### Goal
Set down each record exactly as written.

### Data provided
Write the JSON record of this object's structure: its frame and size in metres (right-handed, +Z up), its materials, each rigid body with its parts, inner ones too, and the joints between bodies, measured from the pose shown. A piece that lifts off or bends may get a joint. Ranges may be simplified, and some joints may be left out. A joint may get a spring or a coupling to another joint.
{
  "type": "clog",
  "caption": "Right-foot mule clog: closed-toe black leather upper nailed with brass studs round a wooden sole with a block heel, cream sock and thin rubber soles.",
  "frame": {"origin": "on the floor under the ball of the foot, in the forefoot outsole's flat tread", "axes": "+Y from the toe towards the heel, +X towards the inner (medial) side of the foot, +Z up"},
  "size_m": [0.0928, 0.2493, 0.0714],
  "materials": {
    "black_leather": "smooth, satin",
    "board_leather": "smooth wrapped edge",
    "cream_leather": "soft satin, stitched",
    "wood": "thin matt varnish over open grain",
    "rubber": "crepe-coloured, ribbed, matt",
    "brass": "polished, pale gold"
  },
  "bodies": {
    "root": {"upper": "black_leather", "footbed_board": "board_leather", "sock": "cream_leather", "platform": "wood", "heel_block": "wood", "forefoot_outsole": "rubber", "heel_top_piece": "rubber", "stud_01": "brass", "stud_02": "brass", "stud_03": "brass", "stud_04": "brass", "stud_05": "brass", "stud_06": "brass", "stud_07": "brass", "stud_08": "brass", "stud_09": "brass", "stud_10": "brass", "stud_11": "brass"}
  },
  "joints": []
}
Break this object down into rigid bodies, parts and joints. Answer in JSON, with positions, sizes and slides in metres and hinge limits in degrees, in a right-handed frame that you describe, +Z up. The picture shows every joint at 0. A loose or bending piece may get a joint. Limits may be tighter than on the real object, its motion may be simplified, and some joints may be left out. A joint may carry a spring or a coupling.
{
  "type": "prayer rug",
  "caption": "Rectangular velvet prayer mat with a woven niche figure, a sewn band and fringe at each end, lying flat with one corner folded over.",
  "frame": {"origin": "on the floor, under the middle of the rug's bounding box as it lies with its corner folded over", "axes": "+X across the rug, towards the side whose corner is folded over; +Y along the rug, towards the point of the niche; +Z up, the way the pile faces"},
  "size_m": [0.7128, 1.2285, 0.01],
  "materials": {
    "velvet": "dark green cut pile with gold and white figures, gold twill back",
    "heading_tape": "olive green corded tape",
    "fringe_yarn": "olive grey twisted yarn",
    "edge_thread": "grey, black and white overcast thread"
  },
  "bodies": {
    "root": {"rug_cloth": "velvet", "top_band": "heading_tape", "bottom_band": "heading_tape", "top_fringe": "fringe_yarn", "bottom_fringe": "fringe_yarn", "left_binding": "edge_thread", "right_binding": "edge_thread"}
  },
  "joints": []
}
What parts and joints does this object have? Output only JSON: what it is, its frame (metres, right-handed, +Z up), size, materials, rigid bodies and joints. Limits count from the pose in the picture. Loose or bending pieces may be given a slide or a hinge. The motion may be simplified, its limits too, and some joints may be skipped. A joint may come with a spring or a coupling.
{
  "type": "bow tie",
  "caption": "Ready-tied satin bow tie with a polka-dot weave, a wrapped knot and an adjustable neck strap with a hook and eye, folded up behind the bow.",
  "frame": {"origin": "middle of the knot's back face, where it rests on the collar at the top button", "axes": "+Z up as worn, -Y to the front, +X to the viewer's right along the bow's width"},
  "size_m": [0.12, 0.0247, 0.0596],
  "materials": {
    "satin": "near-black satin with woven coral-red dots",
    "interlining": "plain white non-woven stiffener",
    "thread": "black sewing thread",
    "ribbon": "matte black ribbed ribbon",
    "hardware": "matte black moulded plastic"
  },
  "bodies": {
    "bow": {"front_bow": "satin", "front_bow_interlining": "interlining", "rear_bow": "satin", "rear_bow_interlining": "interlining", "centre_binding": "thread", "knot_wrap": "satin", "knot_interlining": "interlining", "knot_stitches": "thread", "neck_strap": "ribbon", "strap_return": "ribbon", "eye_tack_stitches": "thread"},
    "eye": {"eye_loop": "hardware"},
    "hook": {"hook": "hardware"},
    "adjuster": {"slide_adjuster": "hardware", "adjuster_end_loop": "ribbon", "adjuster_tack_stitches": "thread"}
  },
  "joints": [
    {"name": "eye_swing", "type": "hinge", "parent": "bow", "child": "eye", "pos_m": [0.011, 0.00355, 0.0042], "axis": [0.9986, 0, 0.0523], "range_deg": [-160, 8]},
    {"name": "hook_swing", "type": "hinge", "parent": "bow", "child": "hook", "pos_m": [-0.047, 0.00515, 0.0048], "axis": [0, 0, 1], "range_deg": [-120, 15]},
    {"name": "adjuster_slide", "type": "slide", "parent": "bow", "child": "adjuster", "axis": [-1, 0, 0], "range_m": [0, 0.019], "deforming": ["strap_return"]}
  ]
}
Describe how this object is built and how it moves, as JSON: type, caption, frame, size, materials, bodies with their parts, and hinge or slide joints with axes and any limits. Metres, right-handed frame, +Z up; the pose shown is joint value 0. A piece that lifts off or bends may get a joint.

### The result
Write the JSON record of this object's structure: its frame and size in metres (right-handed, +Z up), its materials, each rigid body with its parts, inner ones too, and the joints between bodies, measured from the pose shown. A piece that lifts off or bends may get a joint. Ranges may be simplified, and some joints may be left out. A joint may get a spring or a coupling to another joint.
{
  "type": "clog",
  "caption": "Right-foot mule clog: closed-toe black leather upper nailed with brass studs round a wooden sole with a block heel, cream sock and thin rubber soles.",
  "frame": {"origin": "on the floor under the ball of the foot, in the forefoot outsole's flat tread", "axes": "+Y from the toe towards the heel, +X towards the inner (medial) side of the foot, +Z up"},
  "size_m": [0.0928, 0.2493, 0.0714],
  "materials": {
    "black_leather": "smooth, satin",
    "board_leather": "smooth wrapped edge",
    "cream_leather": "soft satin, stitched",
    "wood": "thin matt varnish over open grain",
    "rubber": "crepe-coloured, ribbed, matt",
    "brass": "polished, pale gold"
  },
  "bodies": {
    "root": {"upper": "black_leather", "footbed_board": "board_leather", "sock": "cream_leather", "platform": "wood", "heel_block": "wood", "forefoot_outsole": "rubber", "heel_top_piece": "rubber", "stud_01": "brass", "stud_02": "brass", "stud_03": "brass", "stud_04": "brass", "stud_05": "brass", "stud_06": "brass", "stud_07": "brass", "stud_08": "brass", "stud_09": "brass", "stud_10": "brass", "stud_11": "brass"}
  },
  "joints": []
}
Break this object down into rigid bodies, parts and joints. Answer in JSON, with positions, sizes and slides in metres and hinge limits in degrees, in a right-handed frame that you describe, +Z up. The picture shows every joint at 0. A loose or bending piece may get a joint. Limits may be tighter than on the real object, its motion may be simplified, and some joints may be left out. A joint may carry a spring or a coupling.
{
  "type": "prayer rug",
  "caption": "Rectangular velvet prayer mat with a woven niche figure, a sewn band and fringe at each end, lying flat with one corner folded over.",
  "frame": {"origin": "on the floor, under the middle of the rug's bounding box as it lies with its corner folded over", "axes": "+X across the rug, towards the side whose corner is folded over; +Y along the rug, towards the point of the niche; +Z up, the way the pile faces"},
  "size_m": [0.7128, 1.2285, 0.01],
  "materials": {
    "velvet": "dark green cut pile with gold and white figures, gold twill back",
    "heading_tape": "olive green corded tape",
    "fringe_yarn": "olive grey twisted yarn",
    "edge_thread": "grey, black and white overcast thread"
  },
  "bodies": {
    "root": {"rug_cloth": "velvet", "top_band": "heading_tape", "bottom_band": "heading_tape", "top_fringe": "fringe_yarn", "bottom_fringe": "fringe_yarn", "left_binding": "edge_thread", "right_binding": "edge_thread"}
  },
  "joints": []
}
What parts and joints does this object have? Output only JSON: what it is, its frame (metres, right-handed, +Z up), size, materials, rigid bodies and joints. Limits count from the pose in the picture. Loose or bending pieces may be given a slide or a hinge. The motion may be simplified, its limits too, and some joints may be skipped. A joint may come with a spring or a coupling.
{
  "type": "bow tie",
  "caption": "Ready-tied satin bow tie with a polka-dot weave, a wrapped knot and an adjustable neck strap with a hook and eye, folded up behind the bow.",
  "frame": {"origin": "middle of the knot's back face, where it rests on the collar at the top button", "axes": "+Z up as worn, -Y to the front, +X to the viewer's right along the bow's width"},
  "size_m": [0.12, 0.0247, 0.0596],
  "materials": {
    "satin": "near-black satin with woven coral-red dots",
    "interlining": "plain white non-woven stiffener",
    "thread": "black sewing thread",
    "ribbon": "matte black ribbed ribbon",
    "hardware": "matte black moulded plastic"
  },
  "bodies": {
    "bow": {"front_bow": "satin", "front_bow_interlining": "interlining", "rear_bow": "satin", "rear_bow_interlining": "interlining", "centre_binding": "thread", "knot_wrap": "satin", "knot_interlining": "interlining", "knot_stitches": "thread", "neck_strap": "ribbon", "strap_return": "ribbon", "eye_tack_stitches": "thread"},
    "eye": {"eye_loop": "hardware"},
    "hook": {"hook": "hardware"},
    "adjuster": {"slide_adjuster": "hardware", "adjuster_end_loop": "ribbon", "adjuster_tack_stitches": "thread"}
  },
  "joints": [
    {"name": "eye_swing", "type": "hinge", "parent": "bow", "child": "eye", "pos_m": [0.011, 0.00355, 0.0042], "axis": [0.9986, 0, 0.0523], "range_deg": [-160, 8]},
    {"name": "hook_swing", "type": "hinge", "parent": "bow", "child": "hook", "pos_m": [-0.047, 0.00515, 0.0048], "axis": [0, 0, 1], "range_deg": [-120, 15]},
    {"name": "adjuster_slide", "type": "slide", "parent": "bow", "child": "adjuster", "axis": [-1, 0, 0], "range_m": [0, 0.019], "deforming": ["strap_return"]}
  ]
}
Describe how this object is built and how it moves, as JSON: type, caption, frame, size, materials, bodies with their parts, and hinge or slide joints with axes and any limits. Metres, right-handed frame, +Z up; the pose shown is joint value 0. A piece that lifts off or bends may get a joint.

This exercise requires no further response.